(Scripts that build objects)
========

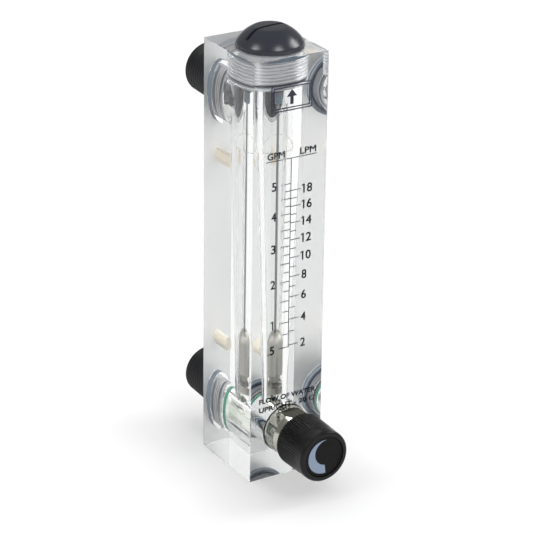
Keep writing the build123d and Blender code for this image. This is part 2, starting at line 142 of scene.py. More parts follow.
class Finish:
    """A material with one Principled shader. Plain numbers are set on the shader's own sockets."""

    def __init__(self, name, **plain):
        self.material = bpy.data.materials.new(name)
        self.material.use_nodes = True
        self.tree = self.material.node_tree
        self.shader = self.tree.nodes["Principled BSDF"]
        for words, value in plain.items():
            socket = self.shader.inputs[words.replace("_", " ").title().replace("Ior", "IOR")]
            socket.default_value = (*value, 1) if isinstance(value, tuple) else value

    def node(self, kind, settings, values, output=0):
        """Adds a node: its settings first, then the values or links of its sockets."""
        made = self.tree.nodes.new(kind)
        for word, setting in settings.items():
            setattr(made, word, setting)
        for place, value in values.items():
            if isinstance(value, Wire):
                self.tree.links.new(value.socket, made.inputs[place])
            else:
                made.inputs[place].default_value = value
        return Wire(self, made.outputs[output])

    def maths(self, operation, *values):
        """Adds a Math node on these values or links."""
        return self.node("ShaderNodeMath", {"operation": operation}, dict(enumerate(values)))

    def place(self, stretch=(1, 1, 1), centre=(0, 0, 0)):
        """Object coordinates in metres, from a centre, each axis times its own number."""
        spot = self.node("ShaderNodeTexCoord", {}, {}, "Object")
        moved = self.node(
            "ShaderNodeVectorMath",
            {"operation": "SUBTRACT"},
            {0: spot, 1: [MM * value for value in centre]},
        )
        return self.node("ShaderNodeVectorMath", {"operation": "MULTIPLY"}, {0: moved, 1: stretch})

    def along(self, axis):
        """Place along one axis in metres."""
        return self.node("ShaderNodeSeparateXYZ", {}, {0: self.place()}, axis)

    def noise(self, scale, detail=2.0, stretch=(1, 1, 1), centre=(0, 0, 0)):
        """Soft noise from 0 to 1, with about this many spots to a metre along each axis."""
        values = {"Vector": self.place(stretch, centre), "Scale": scale, "Detail": detail}
        return self.node("ShaderNodeTexNoise", {}, values, "Fac")

    def blend(self, share, first, second):
        """First colour where share is 0, second where it is 1."""
        settings = {"data_type": "RGBA"}
        values = {0: share, 6: (*first, 1), 7: (*second, 1)}
        return self.node("ShaderNodeMix", settings, values, 2)

    def feed(self, name, wire):
        """Links a value to a socket of the shader."""
        self.tree.links.new(wire.socket, self.shader.inputs[name])

    def bump(self, height, distance):
        """Raises the surface by up to this many millimetres where height is 1."""
        values = {"Height": height, "Distance": distance * MM, "Strength": 1.0}
        self.feed("Normal", self.node("ShaderNodeBump", {}, values))

    def let_lamps_through(self, share):
        """Lamp light passes this glass, so what lies behind it isn't left in full shadow."""
        clear = self.tree.nodes.new("ShaderNodeBsdfTransparent")
        clear.inputs["Color"].default_value = (share, share, share, 1)
        choose = self.tree.nodes.new("ShaderNodeMixShader")
        path = self.tree.nodes.new("ShaderNodeLightPath")
        self.tree.links.new(path.outputs["Is Shadow Ray"], choose.inputs[0])
        self.tree.links.new(self.shader.outputs[0], choose.inputs[1])
        self.tree.links.new(clear.outputs[0], choose.inputs[2])
        self.tree.links.new(choose.outputs[0], self.tree.nodes["Material Output"].inputs[0])


def plain(*points):
    """Rows of a turned surface from (radius, distance) points: each row is the same all round."""
    radius, distance = np.array(points, float).T
    return np.array((radius[:, None] + 0 * angle, distance[:, None] + 0 * angle))


def threaded(start, end, outer, depth, pitch, taper=0.0):
    """Rows along a right-handed screw thread. Each row climbs one pitch a turn, so the rows lie
    along the crests and roots, and the thread runs out to the outer radius at its two ends. A taper
    takes that share of the distance off the radius."""
    phase = np.array((THREAD_FLAT, 0.5 - THREAD_FLAT, 0.5 + THREAD_FLAT, 1 - THREAD_FLAT))
    low = 0 < (phase - 0.25) * (0.75 - phase)
    turns = np.arange(math.floor(start / pitch) - 1, math.ceil(end / pitch) + 1)
    row = (turns[:, None] + phase).ravel()
    distance = pitch * (row[:, None] + angle / (2 * math.pi))
    fade = np.clip(np.minimum(distance - start, end - distance) / (0.5 * pitch), 0, 1)
    distance = np.clip(distance, start, end)
    radius = outer - taper * (distance - start) - depth * np.tile(low, len(turns))[:, None] * fade
    return np.array((radius, distance))


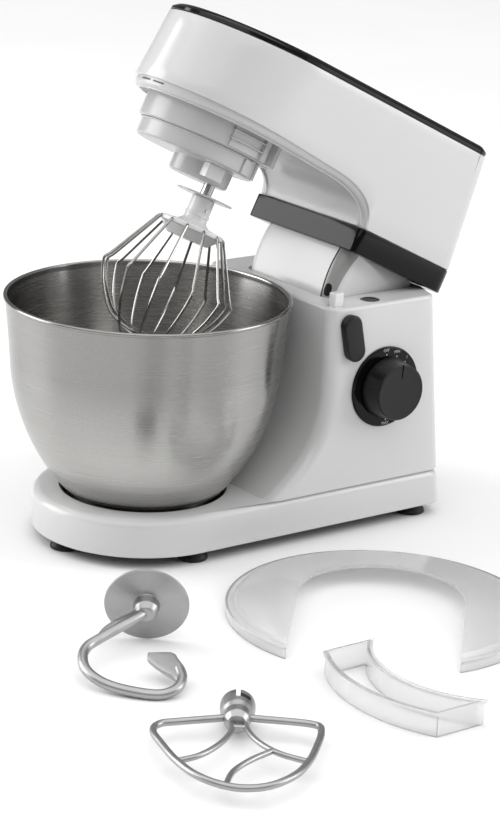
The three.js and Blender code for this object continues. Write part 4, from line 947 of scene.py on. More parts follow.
@dataclass(frozen=True)
class Tabletop:
    """The table's matt, nearly white paint.

    Args:
        tones: its greys, darker and lighter.
        roughness: of the paint.
        gloss: how strongly it mirrors.
    """

    tones: Pair = (0.90, 0.92)
    roughness: float = 0.6
    gloss: float = 0.2

    def material(self) -> Material:
        """The finish as a node material: broad patches of the two greys.

        Returns:
            The material.
        """
        n = Nodes("table")
        low, high = (grey(tone) for tone in self.tones)
        n.feed(Base_Color=n.blend(n.span(n.noise(n.coords(), 3, 2), 0, 1), low, high))
        n.set(Roughness=self.roughness, Specular_IOR_Level=self.gloss)
        return n.material


class Look:
    """A finish as made, with the record's slot that it fills."""

    def __init__(self, finish: Plastic | Brushed | Metal | Clear, slot: str = "") -> None:
        """Makes the material. The slot is the finish's own name unless another is given."""
        self.material = finish.material()
        self.slot = slot or finish.name

    def paint(self, piece: Piece) -> None:
        """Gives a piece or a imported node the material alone."""
        piece.data.materials.clear()
        piece.data.materials.append(self.material)


class Finishes:
    """Every finish on the mixer, made once."""

    def __init__(self, frame: Frame) -> None:
        """Makes the materials.

        Args:
            frame: gives the bowl's axis, which its brushing runs round.
        """
        jet, coal = (0.0025, 0.0025, 0.0028), (0.007, 0.007, 0.0072)
        self.shell = Look(Plastic("white_shell", grey(0.62), 0.17, 0.004, 500))
        self.satin = Look(Plastic("white_satin", grey(0.47), 0.24, 0.006, 900))
        self.cover = Look(Plastic("underside_white", grey(0.54), 0.22, 0.006, 900), "white_satin")
        # A lighter copy of the white plastic. It paints light onto the skirt, which lies in the head's shade, a
        # highlight along the bead and light on the whisk hub's top; the latch block and the boss's pad wear it too.
        self.bright = Look(Plastic("lit_white_copy", grey(0.7), 0.2, 0.004, 700), "white_satin")
        self.strip = Look(Plastic("guide_strip", (0.34, 0.34, 0.335), 0.2, 0.006, 700), "white_satin")
        self.gloss_black = Look(Plastic("gloss_black", jet, 0.1, 0.003, 400, 0.18))
        self.lid = Look(Plastic("lid_black", jet, 0.1, 0.002, 400, 0.32), "gloss_black")
        # Painted shade for the slots in the head's lip.
        self.shadow = Look(Plastic("slot_painted_shade", grey(0.09), 0.4, 0.01, 900, 0.3), "black_plastic")
        self.black = Look(Plastic("black_plastic", coal, 0.32, 0.02, 1400, 0.3))
        self.rubber = Look(Plastic("foot_rubber", (0.008, 0.008, 0.0085), 0.5, 0.03, 1600, 0.3))
        self.nylon = Look(Plastic("nylon", (0.6, 0.57, 0.5), 0.45, 0.01, 900))
        self.print_white = Look(Plastic("scale_print", grey(0.5), 0.5, 0.0), "white_satin")
        self.bowl = Look(Brushed("brushed_bowl", frame.bowl_axis))
        self.wire = Look(Metal("whisk_wire", (0.34, 0.335, 0.325), 0.18, 0.004, 2500))
        self.steel = Look(Metal("steel", grey(0.5), 0.25, 0.004, 2500))
        self.aluminium = Look(Metal("satin_aluminium", grey(0.4), 0.36, 0.03, 1500))
        self.cast = Look(Metal("cast_frame", (0.38, 0.38, 0.39), 0.5, 0.05, 900))
        self.iron = Look(Metal("motor_iron", (0.2, 0.16, 0.13), 0.5, 0.05, 900))
        self.clear = Look(Clear("clear_plastic"))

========

- **What needs to be done**: The records above must be repeated exactly, every one of them.

- **Expected output**:
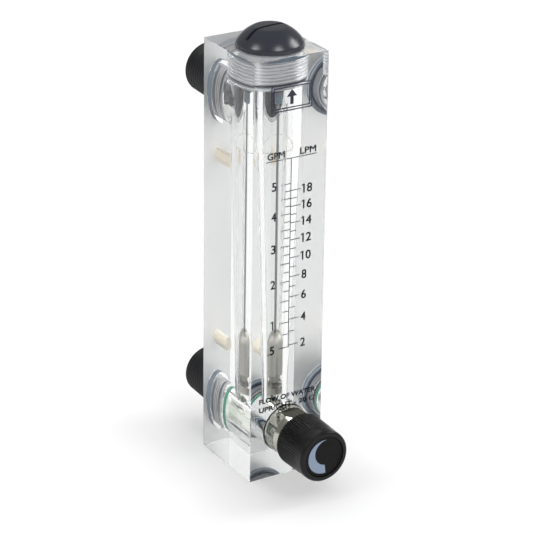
Keep writing the build123d and Blender code for this image. This is part 2, starting at line 142 of scene.py. More parts follow.
class Finish:
    """A material with one Principled shader. Plain numbers are set on the shader's own sockets."""

    def __init__(self, name, **plain):
        self.material = bpy.data.materials.new(name)
        self.material.use_nodes = True
        self.tree = self.material.node_tree
        self.shader = self.tree.nodes["Principled BSDF"]
        for words, value in plain.items():
            socket = self.shader.inputs[words.replace("_", " ").title().replace("Ior", "IOR")]
            socket.default_value = (*value, 1) if isinstance(value, tuple) else value

    def node(self, kind, settings, values, output=0):
        """Adds a node: its settings first, then the values or links of its sockets."""
        made = self.tree.nodes.new(kind)
        for word, setting in settings.items():
            setattr(made, word, setting)
        for place, value in values.items():
            if isinstance(value, Wire):
                self.tree.links.new(value.socket, made.inputs[place])
            else:
                made.inputs[place].default_value = value
        return Wire(self, made.outputs[output])

    def maths(self, operation, *values):
        """Adds a Math node on these values or links."""
        return self.node("ShaderNodeMath", {"operation": operation}, dict(enumerate(values)))

    def place(self, stretch=(1, 1, 1), centre=(0, 0, 0)):
        """Object coordinates in metres, from a centre, each axis times its own number."""
        spot = self.node("ShaderNodeTexCoord", {}, {}, "Object")
        moved = self.node(
            "ShaderNodeVectorMath",
            {"operation": "SUBTRACT"},
            {0: spot, 1: [MM * value for value in centre]},
        )
        return self.node("ShaderNodeVectorMath", {"operation": "MULTIPLY"}, {0: moved, 1: stretch})

    def along(self, axis):
        """Place along one axis in metres."""
        return self.node("ShaderNodeSeparateXYZ", {}, {0: self.place()}, axis)

    def noise(self, scale, detail=2.0, stretch=(1, 1, 1), centre=(0, 0, 0)):
        """Soft noise from 0 to 1, with about this many spots to a metre along each axis."""
        values = {"Vector": self.place(stretch, centre), "Scale": scale, "Detail": detail}
        return self.node("ShaderNodeTexNoise", {}, values, "Fac")

    def blend(self, share, first, second):
        """First colour where share is 0, second where it is 1."""
        settings = {"data_type": "RGBA"}
        values = {0: share, 6: (*first, 1), 7: (*second, 1)}
        return self.node("ShaderNodeMix", settings, values, 2)

    def feed(self, name, wire):
        """Links a value to a socket of the shader."""
        self.tree.links.new(wire.socket, self.shader.inputs[name])

    def bump(self, height, distance):
        """Raises the surface by up to this many millimetres where height is 1."""
        values = {"Height": height, "Distance": distance * MM, "Strength": 1.0}
        self.feed("Normal", self.node("ShaderNodeBump", {}, values))

    def let_lamps_through(self, share):
        """Lamp light passes this glass, so what lies behind it isn't left in full shadow."""
        clear = self.tree.nodes.new("ShaderNodeBsdfTransparent")
        clear.inputs["Color"].default_value = (share, share, share, 1)
        choose = self.tree.nodes.new("ShaderNodeMixShader")
        path = self.tree.nodes.new("ShaderNodeLightPath")
        self.tree.links.new(path.outputs["Is Shadow Ray"], choose.inputs[0])
        self.tree.links.new(self.shader.outputs[0], choose.inputs[1])
        self.tree.links.new(clear.outputs[0], choose.inputs[2])
        self.tree.links.new(choose.outputs[0], self.tree.nodes["Material Output"].inputs[0])


def plain(*points):
    """Rows of a turned surface from (radius, distance) points: each row is the same all round."""
    radius, distance = np.array(points, float).T
    return np.array((radius[:, None] + 0 * angle, distance[:, None] + 0 * angle))


def threaded(start, end, outer, depth, pitch, taper=0.0):
    """Rows along a right-handed screw thread. Each row climbs one pitch a turn, so the rows lie
    along the crests and roots, and the thread runs out to the outer radius at its two ends. A taper
    takes that share of the distance off the radius."""
    phase = np.array((THREAD_FLAT, 0.5 - THREAD_FLAT, 0.5 + THREAD_FLAT, 1 - THREAD_FLAT))
    low = 0 < (phase - 0.25) * (0.75 - phase)
    turns = np.arange(math.floor(start / pitch) - 1, math.ceil(end / pitch) + 1)
    row = (turns[:, None] + phase).ravel()
    distance = pitch * (row[:, None] + angle / (2 * math.pi))
    fade = np.clip(np.minimum(distance - start, end - distance) / (0.5 * pitch), 0, 1)
    distance = np.clip(distance, start, end)
    radius = outer - taper * (distance - start) - depth * np.tile(low, len(turns))[:, None] * fade
    return np.array((radius, distance))


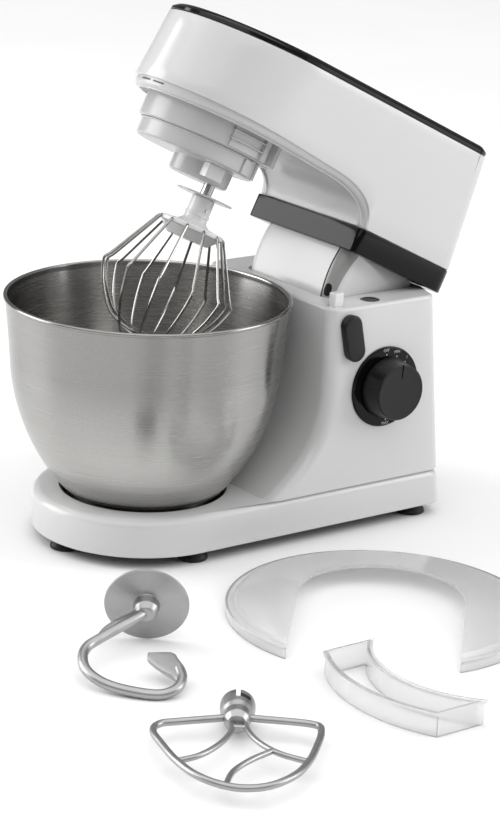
The three.js and Blender code for this object continues. Write part 4, from line 947 of scene.py on. More parts follow.
@dataclass(frozen=True)
class Tabletop:
    """The table's matt, nearly white paint.

    Args:
        tones: its greys, darker and lighter.
        roughness: of the paint.
        gloss: how strongly it mirrors.
    """

    tones: Pair = (0.90, 0.92)
    roughness: float = 0.6
    gloss: float = 0.2

    def material(self) -> Material:
        """The finish as a node material: broad patches of the two greys.

        Returns:
            The material.
        """
        n = Nodes("table")
        low, high = (grey(tone) for tone in self.tones)
        n.feed(Base_Color=n.blend(n.span(n.noise(n.coords(), 3, 2), 0, 1), low, high))
        n.set(Roughness=self.roughness, Specular_IOR_Level=self.gloss)
        return n.material


class Look:
    """A finish as made, with the record's slot that it fills."""

    def __init__(self, finish: Plastic | Brushed | Metal | Clear, slot: str = "") -> None:
        """Makes the material. The slot is the finish's own name unless another is given."""
        self.material = finish.material()
        self.slot = slot or finish.name

    def paint(self, piece: Piece) -> None:
        """Gives a piece or a imported node the material alone."""
        piece.data.materials.clear()
        piece.data.materials.append(self.material)


class Finishes:
    """Every finish on the mixer, made once."""

    def __init__(self, frame: Frame) -> None:
        """Makes the materials.

        Args:
            frame: gives the bowl's axis, which its brushing runs round.
        """
        jet, coal = (0.0025, 0.0025, 0.0028), (0.007, 0.007, 0.0072)
        self.shell = Look(Plastic("white_shell", grey(0.62), 0.17, 0.004, 500))
        self.satin = Look(Plastic("white_satin", grey(0.47), 0.24, 0.006, 900))
        self.cover = Look(Plastic("underside_white", grey(0.54), 0.22, 0.006, 900), "white_satin")
        # A lighter copy of the white plastic. It paints light onto the skirt, which lies in the head's shade, a
        # highlight along the bead and light on the whisk hub's top; the latch block and the boss's pad wear it too.
        self.bright = Look(Plastic("lit_white_copy", grey(0.7), 0.2, 0.004, 700), "white_satin")
        self.strip = Look(Plastic("guide_strip", (0.34, 0.34, 0.335), 0.2, 0.006, 700), "white_satin")
        self.gloss_black = Look(Plastic("gloss_black", jet, 0.1, 0.003, 400, 0.18))
        self.lid = Look(Plastic("lid_black", jet, 0.1, 0.002, 400, 0.32), "gloss_black")
        # Painted shade for the slots in the head's lip.
        self.shadow = Look(Plastic("slot_painted_shade", grey(0.09), 0.4, 0.01, 900, 0.3), "black_plastic")
        self.black = Look(Plastic("black_plastic", coal, 0.32, 0.02, 1400, 0.3))
        self.rubber = Look(Plastic("foot_rubber", (0.008, 0.008, 0.0085), 0.5, 0.03, 1600, 0.3))
        self.nylon = Look(Plastic("nylon", (0.6, 0.57, 0.5), 0.45, 0.01, 900))
        self.print_white = Look(Plastic("scale_print", grey(0.5), 0.5, 0.0), "white_satin")
        self.bowl = Look(Brushed("brushed_bowl", frame.bowl_axis))
        self.wire = Look(Metal("whisk_wire", (0.34, 0.335, 0.325), 0.18, 0.004, 2500))
        self.steel = Look(Metal("steel", grey(0.5), 0.25, 0.004, 2500))
        self.aluminium = Look(Metal("satin_aluminium", grey(0.4), 0.36, 0.03, 1500))
        self.cast = Look(Metal("cast_frame", (0.38, 0.38, 0.39), 0.5, 0.05, 900))
        self.iron = Look(Metal("motor_iron", (0.2, 0.16, 0.13), 0.5, 0.05, 900))
        self.clear = Look(Clear("clear_plastic"))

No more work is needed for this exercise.